Limitar o número de concessões e a audiência regional e garantir o controle público dos meios de comunicação, no entanto, são insuficientes para democratizar a mídia se, do outro lado do muro, não houver um estímulo ao surgimento e sustentabilidade de veículos pequenos, de caráter público e comunitário – aqueles que realmente se propõem a promover o debate de idéias e a dar voz à sociedade como um todo. E, por enquanto, ainda não existe nenhuma legislação que responsabilize o Estado pelo fortalecimento desses veículos, muito menos vontade para se desenvolver uma política pública nacional neste sentido.

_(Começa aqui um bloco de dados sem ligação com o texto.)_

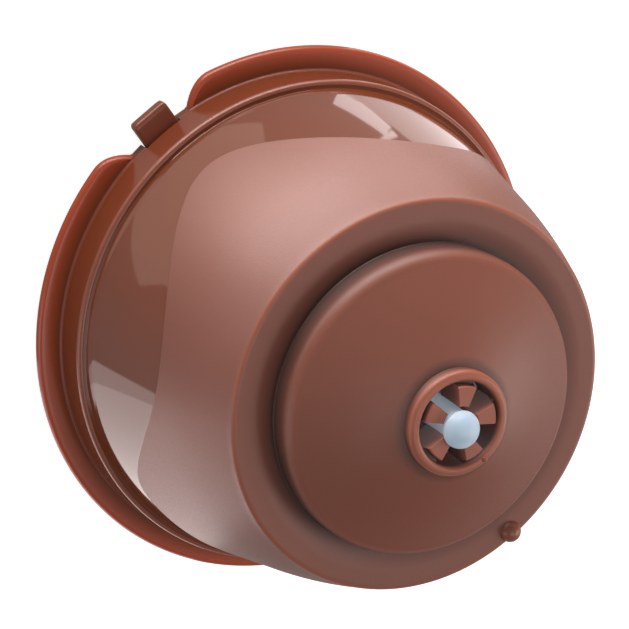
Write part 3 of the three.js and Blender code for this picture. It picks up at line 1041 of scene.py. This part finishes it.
def make_camera():
    """Camera whose right, up and back directions follow from the lean, roll and turn."""
    lean, roll, turn = camera_lean, camera_roll, camera_turn
    axis = np.array([math.sin(lean) * math.cos(roll), math.sin(lean) * math.sin(roll), -math.cos(lean)])
    across = np.array([-math.sin(roll), math.cos(roll), 0.0])
    pod_axes = np.stack([across, np.cross(axis, across), axis])
    spin = np.array([[math.cos(turn), -math.sin(turn), 0], [math.sin(turn), math.cos(turn), 0], [0, 0, 1]])
    to_pod = spin @ pod_axes
    right, up, back = to_pod @ [1, 0, 0], to_pod @ [0, -1, 0], to_pod @ [0, 0, -1]
    place = -to_pod @ np.array([*camera_offset, camera_distance]) + [0, 0, camera_rise]
    data = bpy.data.cameras.new("camera")
    data.lens = camera_lens
    data.sensor_width = 36
    data.clip_start = 0.01
    camera = bpy.data.objects.new("camera", data)
    bpy.context.scene.collection.objects.link(camera)
    turned = Matrix(np.stack([right, up, back], 1).tolist()).to_4x4()
    camera.matrix_world = Matrix.Translation(Vector(place * MM)) @ turned
    bpy.context.scene.camera = camera
    return right, up, back


white_light = (1, 1, 1)
side_tint = (1, 0.9, 0.86)
warm_tint = (1, 0.87, 0.85)
tan_tint = (1, 0.82, 0.68)
pale_tint = (1, 0.93, 0.93)
lit_height = 15
card_height = 0.5
surround_strength = 0.22


def area_lamp(name, size, tint):
    """A rectangular lamp of a size in metres and a tint."""
    data = bpy.data.lights.new(name, "AREA")
    data.shape = "RECTANGLE"
    data.size, data.size_y = size
    data.color = tint
    lamp = bpy.data.objects.new(name, data)
    bpy.context.scene.collection.objects.link(lamp)
    return lamp, data


def softbox(name, direction, distance, size, power, tint=white_light):
    """A lamp at a distance in a direction from the pod's middle, which it looks at, in metres and watts."""
    lamp, data = area_lamp(name, size, tint)
    data.energy = power
    heading = Vector(direction).normalized()
    lamp.location = heading * distance + Vector((0, 0, lit_height * MM))
    lamp.rotation_euler = heading.to_track_quat("Z", "Y").to_euler()


def reflector(name, place, size, turn, radiance, tint=warm_tint, only_gloss=True):
    """A card of light just above the floor, in millimetres, which faces up. The camera doesn't see it, and
    as a rule only the gloss shows it. Its power is the radiance times pi times its area."""
    card, data = area_lamp(name, (size[0] * MM, size[1] * MM), tint)
    data.energy = radiance * math.pi * data.size * data.size_y
    data.use_shadow = False
    card.location = (place[0] * MM, place[1] * MM, card_height * MM)
    card.rotation_euler = (math.pi, 0, turn * DEG)
    card.visible_camera = False
    card.visible_transmission = False
    card.visible_diffuse = not only_gloss


def make_softboxes(right, up, back):
    """A wide softbox above the picture, one on its right, a weak fill from the left, one from the front."""
    softbox("key", 0.88 * up + 0.46 * back + 0.04 * right, 0.75, (0.8, 0.26), power=5.6)
    softbox("right_side", 0.92 * right - 0.25 * up + 0.02 * back, 0.8, (0.5, 0.5), power=3.1, tint=side_tint)
    softbox("fill", -0.75 * right + 0.55 * back - 0.45 * up, 0.8, (0.3, 0.5), power=0.9)
    softbox("front", 0.5 * right - 0.5 * up + 0.8 * back, 1.0, (0.5, 0.5), power=1.9)


def make_reflectors():
    """Cards on the floor: sheen on the sleeve, glow from below, tan streaks, and the bright left and top
    patches of the glossy wall."""
    reflector("sheen_card", (-14, -60), (50, 34), turn=-13, radiance=8.5, tint=white_light)
    reflector("sheen_card_right", (-44, -32), (40, 30), turn=145, radiance=3.2)
    reflector("sheen_card_left", (72, -4), (40, 50), turn=0, radiance=2.4)
    reflector("low_glow", (28, -92), (90, 60), turn=15, radiance=2.9, only_gloss=False)
    reflector("high_glow", (-62, -66), (90, 60), turn=-45, radiance=3.0, only_gloss=False)
    reflector("tan_card_wide", (4, -36), (34, 15), turn=0, radiance=0.8, tint=tan_tint)
    reflector("tan_card", (-3, -36), (17, 14), turn=0, radiance=1.7, tint=tan_tint)
    reflector("left_card_edge", (37, -13.1), (28, 3.0), turn=0, radiance=1.3)
    reflector("left_card", (37, 3), (28, 29.2), turn=0, radiance=2.1)
    reflector("top_strip", (-24.8, -18.0), (8.4, 3.0), turn=162, radiance=2.4, tint=pale_tint)
    reflector("top_strip_end", (-29.7, -18.3), (5.5, 1.2), turn=83, radiance=2.4, tint=pale_tint)
    reflector("top_card", (-28.6, -7.6), (22, 13.2), turn=156, radiance=1.05)


def make_surround():
    """An even, weak white light from everywhere."""
    world = bpy.data.worlds.new("surround")
    bpy.context.scene.world = world
    world.use_nodes = True
    background = world.node_tree.nodes["Background"]
    background.inputs["Color"].default_value = (1, 1, 1, 1)
    background.inputs["Strength"].default_value = surround_strength


make_softboxes(*make_camera())
make_reflectors()
make_surround()
make_floor()
grain = moulded_grain_group()
make_cup(cup_plastic(grain))
make_lid(lid_plastic(grain))
make_flow_plate(milky_plastic(grain))
make_screens(screen_steel(grain))

bpy.context.scene.view_settings.view_transform = "Standard"
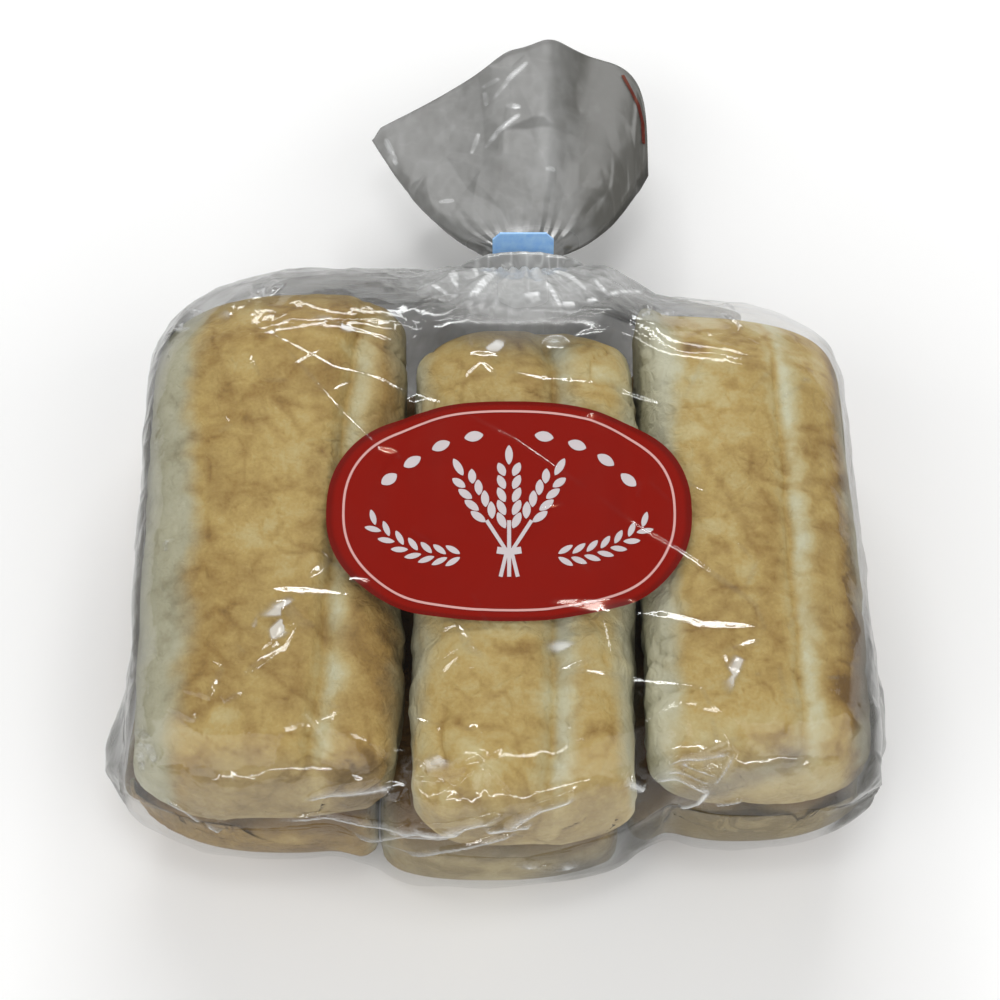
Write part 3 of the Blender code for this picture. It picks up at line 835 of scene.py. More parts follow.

“As verbas publicitárias do governo federal continuam a ser distribuídas tendo como único critério os índices de audiência ou circulação, o que reforça a concentração e a tendência à oligopolização”, avalia João Brant, membro do Intervozes – Coletivo Brasil de Comunicação Social, entidade que tem como principais bandeiras o direito à comunicação e a democratização dos meios no Brasil. “Anunciando, o governo não está somente dando publicidade a seus atos, mas está financiando a existência de alguns veículos. Uma política de apoio à pluralidade deve passar necessariamente pela redefinição de critérios para a distribuição dessas verbas”, acredita.
A importância em comprar uma briga deste tamanho e em enfrentar o poder público, o empresariado e muito do conservadorismo que se beneficia da exclusão e do silêncio desses excluídos mostra que semanas como esta, de sensibilização e articulação da sociedade civil em prol de seus direitos, são mais do que necessárias. São urgentes.